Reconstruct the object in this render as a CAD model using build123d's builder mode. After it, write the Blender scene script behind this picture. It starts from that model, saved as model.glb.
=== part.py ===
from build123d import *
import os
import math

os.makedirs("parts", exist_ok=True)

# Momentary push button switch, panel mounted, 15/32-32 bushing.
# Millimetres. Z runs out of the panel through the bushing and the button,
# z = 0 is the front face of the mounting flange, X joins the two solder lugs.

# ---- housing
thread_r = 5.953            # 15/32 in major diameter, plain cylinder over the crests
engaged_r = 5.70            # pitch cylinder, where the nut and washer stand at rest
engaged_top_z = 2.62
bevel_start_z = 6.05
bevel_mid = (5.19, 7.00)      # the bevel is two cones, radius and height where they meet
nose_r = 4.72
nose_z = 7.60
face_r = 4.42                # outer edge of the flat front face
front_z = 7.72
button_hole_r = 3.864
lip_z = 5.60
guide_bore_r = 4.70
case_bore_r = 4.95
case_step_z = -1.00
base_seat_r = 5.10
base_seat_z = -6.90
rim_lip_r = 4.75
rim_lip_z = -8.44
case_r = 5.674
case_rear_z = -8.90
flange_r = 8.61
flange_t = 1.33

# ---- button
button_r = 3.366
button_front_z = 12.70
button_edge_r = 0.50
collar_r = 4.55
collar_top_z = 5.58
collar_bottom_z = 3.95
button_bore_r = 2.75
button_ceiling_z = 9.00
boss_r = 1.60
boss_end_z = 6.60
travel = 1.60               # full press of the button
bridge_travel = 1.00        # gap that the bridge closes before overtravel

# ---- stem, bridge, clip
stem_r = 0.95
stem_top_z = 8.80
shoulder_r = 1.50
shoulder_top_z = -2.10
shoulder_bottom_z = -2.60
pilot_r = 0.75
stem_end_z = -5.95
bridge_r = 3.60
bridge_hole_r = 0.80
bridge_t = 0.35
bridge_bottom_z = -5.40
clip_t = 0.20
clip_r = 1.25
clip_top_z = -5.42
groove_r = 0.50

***

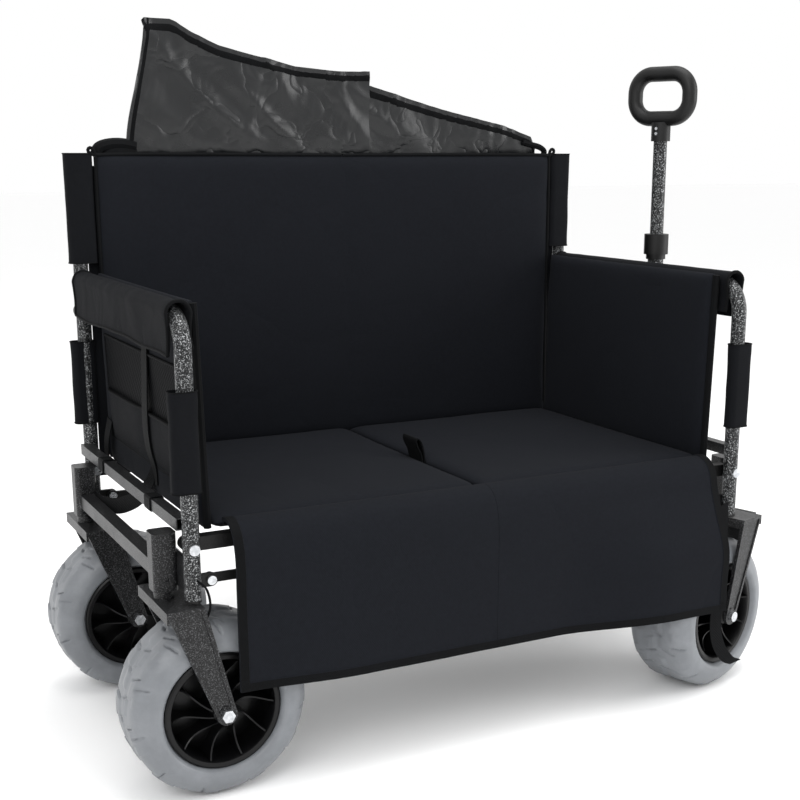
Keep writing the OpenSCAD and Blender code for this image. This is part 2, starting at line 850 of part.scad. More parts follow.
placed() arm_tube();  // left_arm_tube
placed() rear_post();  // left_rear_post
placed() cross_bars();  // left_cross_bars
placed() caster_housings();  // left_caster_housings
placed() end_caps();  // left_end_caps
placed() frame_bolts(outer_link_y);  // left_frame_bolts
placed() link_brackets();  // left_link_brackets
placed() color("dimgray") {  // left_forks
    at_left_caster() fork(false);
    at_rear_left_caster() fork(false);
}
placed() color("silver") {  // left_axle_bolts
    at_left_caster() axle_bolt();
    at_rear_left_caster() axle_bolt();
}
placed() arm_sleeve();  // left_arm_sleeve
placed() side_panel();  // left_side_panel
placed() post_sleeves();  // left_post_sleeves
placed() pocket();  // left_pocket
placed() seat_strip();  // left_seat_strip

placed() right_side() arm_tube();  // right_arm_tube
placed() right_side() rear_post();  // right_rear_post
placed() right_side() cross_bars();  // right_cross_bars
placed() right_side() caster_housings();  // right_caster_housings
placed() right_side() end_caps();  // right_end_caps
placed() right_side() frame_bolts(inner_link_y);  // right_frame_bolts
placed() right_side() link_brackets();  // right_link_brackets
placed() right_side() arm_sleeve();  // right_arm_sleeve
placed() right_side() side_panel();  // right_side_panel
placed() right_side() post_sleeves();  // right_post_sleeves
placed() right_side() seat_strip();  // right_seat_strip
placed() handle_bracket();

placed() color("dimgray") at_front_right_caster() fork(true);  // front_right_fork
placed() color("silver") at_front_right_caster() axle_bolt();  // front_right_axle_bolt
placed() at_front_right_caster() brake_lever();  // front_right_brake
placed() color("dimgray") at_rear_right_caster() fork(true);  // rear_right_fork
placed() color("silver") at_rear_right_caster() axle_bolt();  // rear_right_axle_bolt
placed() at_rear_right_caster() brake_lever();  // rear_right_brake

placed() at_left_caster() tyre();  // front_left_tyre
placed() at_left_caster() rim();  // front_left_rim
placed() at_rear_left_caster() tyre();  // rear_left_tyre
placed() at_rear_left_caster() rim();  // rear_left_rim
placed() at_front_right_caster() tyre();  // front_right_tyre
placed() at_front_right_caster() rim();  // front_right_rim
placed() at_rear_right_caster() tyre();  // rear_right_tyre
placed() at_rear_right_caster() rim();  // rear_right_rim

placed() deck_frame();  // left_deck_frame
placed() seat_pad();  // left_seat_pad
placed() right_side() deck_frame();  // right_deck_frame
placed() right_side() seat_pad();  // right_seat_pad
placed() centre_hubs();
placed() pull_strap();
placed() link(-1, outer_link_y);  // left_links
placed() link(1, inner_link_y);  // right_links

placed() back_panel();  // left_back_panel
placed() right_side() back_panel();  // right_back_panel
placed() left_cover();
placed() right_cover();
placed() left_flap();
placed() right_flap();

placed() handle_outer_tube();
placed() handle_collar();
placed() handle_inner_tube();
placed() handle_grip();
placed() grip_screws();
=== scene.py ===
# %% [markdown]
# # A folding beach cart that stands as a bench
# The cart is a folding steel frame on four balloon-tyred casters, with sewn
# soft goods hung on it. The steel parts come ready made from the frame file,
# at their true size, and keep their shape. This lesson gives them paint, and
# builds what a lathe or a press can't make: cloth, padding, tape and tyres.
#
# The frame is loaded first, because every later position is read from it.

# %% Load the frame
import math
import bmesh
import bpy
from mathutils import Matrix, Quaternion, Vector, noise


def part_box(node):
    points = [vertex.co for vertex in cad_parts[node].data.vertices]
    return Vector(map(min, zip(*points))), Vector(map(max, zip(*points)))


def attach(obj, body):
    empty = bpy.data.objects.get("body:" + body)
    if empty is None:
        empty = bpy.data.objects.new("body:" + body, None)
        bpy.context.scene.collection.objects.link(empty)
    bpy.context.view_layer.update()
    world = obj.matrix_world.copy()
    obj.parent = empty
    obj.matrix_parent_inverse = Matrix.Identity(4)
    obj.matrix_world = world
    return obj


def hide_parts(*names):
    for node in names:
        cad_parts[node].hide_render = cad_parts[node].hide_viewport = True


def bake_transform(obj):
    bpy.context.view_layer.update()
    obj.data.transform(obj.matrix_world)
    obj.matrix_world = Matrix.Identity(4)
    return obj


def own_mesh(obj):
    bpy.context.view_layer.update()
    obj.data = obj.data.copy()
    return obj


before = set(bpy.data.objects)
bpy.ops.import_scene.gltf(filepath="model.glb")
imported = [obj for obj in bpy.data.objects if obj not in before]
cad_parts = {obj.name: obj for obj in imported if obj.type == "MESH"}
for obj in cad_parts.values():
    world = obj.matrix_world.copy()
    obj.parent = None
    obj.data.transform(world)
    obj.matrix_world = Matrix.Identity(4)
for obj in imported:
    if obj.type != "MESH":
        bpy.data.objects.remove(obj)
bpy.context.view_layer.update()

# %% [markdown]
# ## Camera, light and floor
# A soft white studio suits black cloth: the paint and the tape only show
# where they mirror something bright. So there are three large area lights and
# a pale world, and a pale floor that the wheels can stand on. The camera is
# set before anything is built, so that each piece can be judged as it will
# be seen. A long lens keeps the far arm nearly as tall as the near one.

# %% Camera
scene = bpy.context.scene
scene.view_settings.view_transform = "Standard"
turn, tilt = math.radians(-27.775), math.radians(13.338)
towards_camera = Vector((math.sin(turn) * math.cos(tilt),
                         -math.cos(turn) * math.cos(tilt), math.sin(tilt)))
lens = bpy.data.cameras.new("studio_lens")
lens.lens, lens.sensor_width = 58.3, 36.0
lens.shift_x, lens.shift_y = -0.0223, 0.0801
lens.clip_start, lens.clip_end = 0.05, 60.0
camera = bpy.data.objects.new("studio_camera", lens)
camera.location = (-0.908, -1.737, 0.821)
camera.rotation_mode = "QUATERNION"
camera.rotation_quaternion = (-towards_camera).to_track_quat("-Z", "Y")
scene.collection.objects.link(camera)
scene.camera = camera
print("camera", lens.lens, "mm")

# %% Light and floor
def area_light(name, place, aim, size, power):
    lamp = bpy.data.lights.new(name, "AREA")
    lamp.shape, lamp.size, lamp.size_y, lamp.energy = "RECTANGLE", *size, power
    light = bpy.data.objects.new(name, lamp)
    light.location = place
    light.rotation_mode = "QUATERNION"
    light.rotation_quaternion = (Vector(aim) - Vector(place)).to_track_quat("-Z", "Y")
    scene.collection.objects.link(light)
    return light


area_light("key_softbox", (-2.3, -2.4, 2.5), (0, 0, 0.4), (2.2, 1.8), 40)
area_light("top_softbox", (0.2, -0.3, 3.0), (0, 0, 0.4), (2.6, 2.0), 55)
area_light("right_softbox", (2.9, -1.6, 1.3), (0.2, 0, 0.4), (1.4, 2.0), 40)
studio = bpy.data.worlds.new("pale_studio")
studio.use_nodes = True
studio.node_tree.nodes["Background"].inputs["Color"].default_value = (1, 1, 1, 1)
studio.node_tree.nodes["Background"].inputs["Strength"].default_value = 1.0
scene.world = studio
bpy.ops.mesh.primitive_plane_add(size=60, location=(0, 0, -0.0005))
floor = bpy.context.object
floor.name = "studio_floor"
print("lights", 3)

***

**DESCRIPTION OF THE TASK:** The line containing "placed() handle_outer_tube();" opens the part, and the line containing "if empty is" closes it. Output that part exactly, with both, and only that.

**EXPECTED OUTPUT:**
placed() handle_outer_tube();
placed() handle_collar();
placed() handle_inner_tube();
placed() handle_grip();
placed() grip_screws();
=== scene.py ===
# %% [markdown]
# # A folding beach cart that stands as a bench
# The cart is a folding steel frame on four balloon-tyred casters, with sewn
# soft goods hung on it. The steel parts come ready made from the frame file,
# at their true size, and keep their shape. This lesson gives them paint, and
# builds what a lathe or a press can't make: cloth, padding, tape and tyres.
#
# The frame is loaded first, because every later position is read from it.

# %% Load the frame
import math
import bmesh
import bpy
from mathutils import Matrix, Quaternion, Vector, noise


def part_box(node):
    points = [vertex.co for vertex in cad_parts[node].data.vertices]
    return Vector(map(min, zip(*points))), Vector(map(max, zip(*points)))


def attach(obj, body):
    empty = bpy.data.objects.get("body:" + body)
    if empty is None:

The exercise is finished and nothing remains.